7 Leaves worth the drive

October 4, 2019 — by Allen Chen and Brandon Wang

Deep in the heart of car dealership country, the employees of 7 Leaves Cafe ply their trade to ambient electro-swing and the chatter of college students.

Given the high demand for milk tea in the area, more tea shops are always welcome. We headed out to San Jose to determine if 7 Leaves is worthy of joining T-Pumps and TeaSpoon in the S-Tier of Saratoga tea places.

Yeah, it is. The atmosphere was cozy and the drinks were well made and not too expensive, and the regular and large size prices of around $4 and $5 match typical tea shops in the area. But this would be a very short story if we just left it at that, so we will elaborate. 

Having not gone before, we had no idea what to get, and the whole seven minutes we spent in the line was not enough for us to decide. We ordered a Taro Milk Tea and a Mung Bean Milk Tea, which arrived very quickly.

Drinking the purple Taro Milk Tea felt (as drinking taro drinks often feel), a bit like being suffocated. In comparison to the taro milk teas of other stores it was surprisingly bearable. Despite being a very heavy drink, it didn’t feel overwhelming even in a large cup. The balance between the starchy taste of the taro and the more delicate flavor of the tea gave the drink an interesting depth.

The Mung Bean Milk Tea, on the other hand, was a very unique item that came as a strikingly bright and verdant color. In terms of taste, it also stood out from other milk teas, incorporating the earthiness of mung bean. However, it suffered from also incorporating the tendency of boiled mung beans to form a powdery sludge that coalesced at the bottom of the cup. It’s definitely a drink worth trying exactly once. 

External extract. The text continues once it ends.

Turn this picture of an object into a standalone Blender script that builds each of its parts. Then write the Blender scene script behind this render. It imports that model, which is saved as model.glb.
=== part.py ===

Unfortunately, we did not get coffee, their signature item, a failure that prompted a second visit. This was solely for the sake of journalistic integrity, and not because we just wanted drinks. 

The House Coffee, at $3.95 for a regular and $4.70 for a large, is easily the best item that we tried, and that’s coming from two people that honestly don’t even like coffee all that much. It is definitely more of a frappuccino than a cappuccino, so if you like your coffee as black as the gaping void in your soul, you probably won’t be a fan. But, if you’re looking for a sweeter, less nihilistic drink, this is the one for you.

Do beware, though, of the overwhelming amount of ice and salt cream on top. The coffee disappears within minutes, leaving what looked, as observed by senior and expert coffee connoisseur Alvin Liu, like some diced potatoes. For a more bearable ice-to-coffee ratio, get the large.

We also picked up the Thai Milk Tea while we were there (journalistic integrity, again). In terms of taste, it was strong, having the signature combination of multiple flavors that makes a good Thai Milk Tea, but it was a bit too thick without ice. If you plan to get this drink, grab a cup of water as well, or just accept that sometimes you need to have ice in your drinks.

The service was very fast; we got two Thai teas and a House Coffee in two minutes or so. However, the shop is small and not accustomed to dealing with large crowds: even 10 people was enough to cause a long line to form. One can only imagine the nightmare that is peak hour.

More importantly, the lighting, cups, succulents, furniture and even the ever-present Gandhi quote “be the change you wish to see” are all photogenic enough for Instagram.

For the avid money-spender, 7 Leaves also offers macarons and customized Hydro Flasks. We, being broke high schoolers, were unable to sample either of these two items; our journalistic integrity was not strong enough for them. 

Perhaps the worst part about this tea shop is the location. It is 20 minutes or so down Saratoga Avenue, much farther away from school than a lot of its competition. Also, being across the street from a casino and surrounded by car dealerships, the atmosphere of impassive capitalism is a little soul-crushing.

Still, we give it a solid four out of five Falcons.